Sulut1news.com, Manado – Aktivitas Pertambangan Emas Tanpa Izin (PETI) di Ratatotok, Sulawesi Utara, terus menjadi tantangan serius yang mengguncang tatanan sosial, ekonomi, dan lingkungan di wilayah tersebut. Gubernur Sulawesi Utara, Mayjen TNI (Purn) Yulius Selvanus, melalui Kepala Dinas Lingkungan Hidup Provinsi Sulawesi Utara, Feibe Rondonuwu, mengungkapkan bahwa masalah PETI bukan sekadar pelanggaran hukum atau kerusakan lingkungan, melainkan juga mencerminkan kerumitan sosial dan ekonomi masyarakat setempat. Pernyataan ini disampaikan melalui pesan WhatsApp pada Minggu (19/10/2025).

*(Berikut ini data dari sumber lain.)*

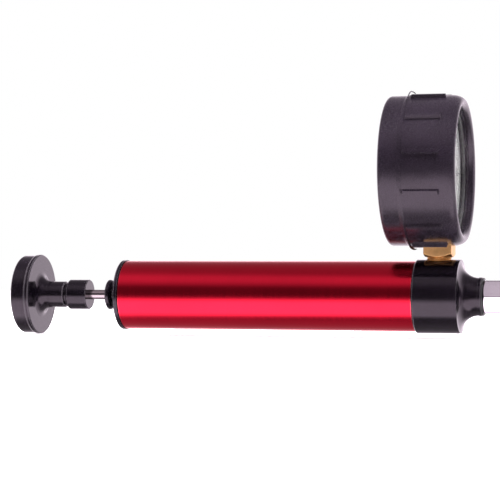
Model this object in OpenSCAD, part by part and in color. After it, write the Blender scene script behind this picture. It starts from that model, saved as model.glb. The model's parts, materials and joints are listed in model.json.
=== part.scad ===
// Hand pump of a cooling-system pressure tester: a turned barrel with a pull knob, a head that
// holds a check valve, a dial gauge in a rubber boot on the head, and a quick-release coupler.
//
// Millimetres. The origin is the centre of the coupler's mouth. +X runs out of the mouth along
// the pump's axis, and +Z runs up to the gauge, whose dial faces +X.

/* [Barrel] */
// Outside diameter of the barrel
barrel_d = 35; // [32:0.5:40]
// Wall of the barrel
barrel_wall = 2; // [1.5:0.25:3]
// Length of the barrel
barrel_len = 152; // [120:1:200]
// Chamfer on the outer edges of the barrel
barrel_chamfer = 0.4; // [0.2:0.1:0.8]

/* [End cap] */
// How far the cap's flange stands out past the barrel, on the radius
cap_step = 0.5; // [0.2:0.1:2]
// Thickness of the cap's flange
cap_flange = 2.2; // [1.5:0.1:5]
// Length of the cap's spigot in the barrel
cap_spigot = 8; // [5:0.5:14]
// Chamfer on the cap's outer edge
cap_chamfer = 0.6; // [0.2:0.1:0.7]
// Number of air holes through the cap
air_holes = 3; // [2:1:5]
// Diameter of one air hole
air_hole_d = 2.5; // [1.5:0.25:3]

/* [Rod guide] */
// Diameter of the guide's disc
guide_d = 15.4; // [12:0.2:20]
// Thickness of the guide's disc
guide_disc = 3; // [2:0.2:5]
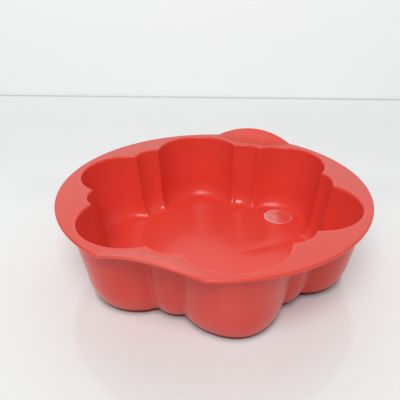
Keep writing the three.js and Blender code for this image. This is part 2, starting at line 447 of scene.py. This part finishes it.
# ---------------------------------------------------------------------------------------------
# shader nodes
# ---------------------------------------------------------------------------------------------
class Nodes:
    """Adds nodes to one tree. Inputs may be given as plain values or as sockets to link."""

    def __init__(self, tree):
        self.tree = tree

    def feed(self, node, inputs):
        for key, value in inputs.items():
            if isinstance(value, bpy.types.NodeSocket):
                self.tree.links.new(value, node.inputs[key])
            else:
                node.inputs[key].default_value = value

    def add(self, kind, inputs=None, **props):
        node = self.tree.nodes.new(kind)
        for key, value in props.items():
            setattr(node, key, value)
        self.feed(node, inputs or {})
        return node

    def math(self, operation, *values):
        return self.add("ShaderNodeMath", dict(enumerate(values)), operation=operation).outputs[0]

    def times(self, a, b):
        return self.math("MULTIPLY", a, b)

    def plus(self, a, b):
        return self.math("ADD", a, b)

    def dot(self, x, y, direction):
        return self.plus(self.times(x, direction[0]), self.times(y, direction[1]))

    def coords(self, output="Object"):
        return self.add("ShaderNodeTexCoord").outputs[output]

    def split(self, vector):
        return self.add("ShaderNodeSeparateXYZ", {0: vector}).outputs

    def attribute(self, name):
        return self.add("ShaderNodeAttribute", attribute_name=name).outputs["Fac"]

    def noise(self, where, scale, detail):
        inputs = {"Scale": scale, "Detail": detail, "Vector": where}
        return self.add("ShaderNodeTexNoise", inputs).outputs["Fac"]

    def remap(self, value, span, to=(0.0, 1.0), **props):
        inputs = {"From Min": span[0], "From Max": span[1], "To Min": to[0], "To Max": to[1],
                  "Value": value}
        return self.add("ShaderNodeMapRange", inputs, **props).outputs["Result"]

    def step(self, angle, degrees, to=(0.0, 1.0)):
        """A smooth step as the angle crosses a span given in degrees."""
        span = [math.radians(d) for d in degrees]
        return self.remap(angle, span, to, interpolation_type="SMOOTHSTEP")

    def mix(self, factor, first, second):
        mix = self.add("ShaderNodeMix", data_type="RGBA")
        mix.inputs[6].default_value = (0, 0, 0, 1)      # stays black beneath a link
        self.feed(mix, {0: factor, 6: first, 7: second})
        return mix.outputs[2]

    def bump(self, height, strength, distance):
        inputs = {"Strength": strength, "Distance": distance, "Height": height}
        return self.add("ShaderNodeBump", inputs).outputs["Normal"]


def new_material(name):
    material = bpy.data.materials.new(name)
    material.use_nodes = True
    return material, Nodes(material.node_tree), material.node_tree.nodes["Principled BSDF"]


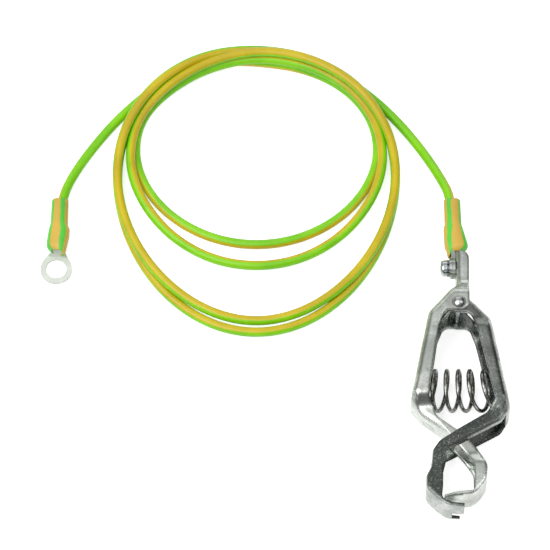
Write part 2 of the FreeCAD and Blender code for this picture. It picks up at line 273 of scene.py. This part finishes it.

“PETI di Ratatotok adalah masalah yang sangat kompleks. Ini bukan hanya soal hukum atau lingkungan, tetapi juga menyangkut mata pencaharian masyarakat, tradisi turun-temurun, tata kelola pemerintahan, penegakan hukum yang inkonsisten, serta keterbatasan sumber daya,” ujar Rondonuwu dengan nada tegas.
Menurut Rondonuwu, ada beberapa faktor utama yang membuat penanganan PETI di Ratatotok sulit dilakukan:
- Perekonomian Rakyat: Bagi banyak warga, pertambangan emas ilegal menjadi sumber penghasilan utama karena dianggap cepat dan mudah, terutama di tengah minimnya alternatif ekonomi.
- Tradisi Turun-Temurun: Aktivitas pertambangan emas telah mengakar dalam budaya masyarakat setempat selama beberapa generasi, menjadikannya bagian dari identitas dan kehidupan sehari-hari.
- Tata Kelola Pemerintahan yang Lemah: Unit Pelaksana Teknis (UPT) Hulu Kawasan Rawan dan Strategis (HKRMS) yang dikelola Pemerintah Kabupaten Minahasa Tenggara (Mitra) dinilai tidak berfungsi secara efektif.
- Penegakan Hukum yang Tebang Pilih: Upaya penegakan hukum oleh aparat penegak hukum (APH) masih dinilai tidak konsisten, sehingga mempersulit pemberantasan PETI.
Untuk mengatasi masalah ini, Rondonuwu menekankan perlunya pendekatan multi-sektoral yang mencakup aspek hukum, ekonomi, sosial, dan lingkungan. Salah satu solusi yang diusulkan adalah menciptakan alternatif ekonomi bagi masyarakat lokal agar mereka tidak lagi bergantung pada pertambangan ilegal.
“Komitmen politik yang kuat dari pimpinan daerah menjadi kunci. Kami mendorong pengelolaan Wilayah Pertambangan Rakyat (WPR) dan Izin Pertambangan Rakyat (IPR) berbasis koperasi untuk memberikan kepastian hukum sekaligus kesejahteraan bagi masyarakat,” ungkap Rondonuwu.
Dinas Lingkungan Hidup Sulawesi Utara juga mengusulkan langkah konkret, seperti mempercepat implementasi program WPR dan IPR melalui penerbitan regulasi yang jelas dan pembentukan struktur organisasi yang mendukung pengelolaan pertambangan rakyat.
Dengan pendekatan yang terintegrasi dan kolaborasi lintas sektoral, Pemerintah Provinsi Sulawesi Utara optimistis bahwa masalah PETI di Ratatotok dapat diselesaikan secara berkelanjutan. Tujuannya adalah menciptakan keseimbangan antara pelestarian lingkungan, kesejahteraan masyarakat, dan penegakan hukum yang adil.
“Langkah ini bukan hanya untuk menghentikan PETI, tetapi juga untuk memberikan masa depan yang lebih baik bagi masyarakat Ratatotok,” tutup Rondonuwu.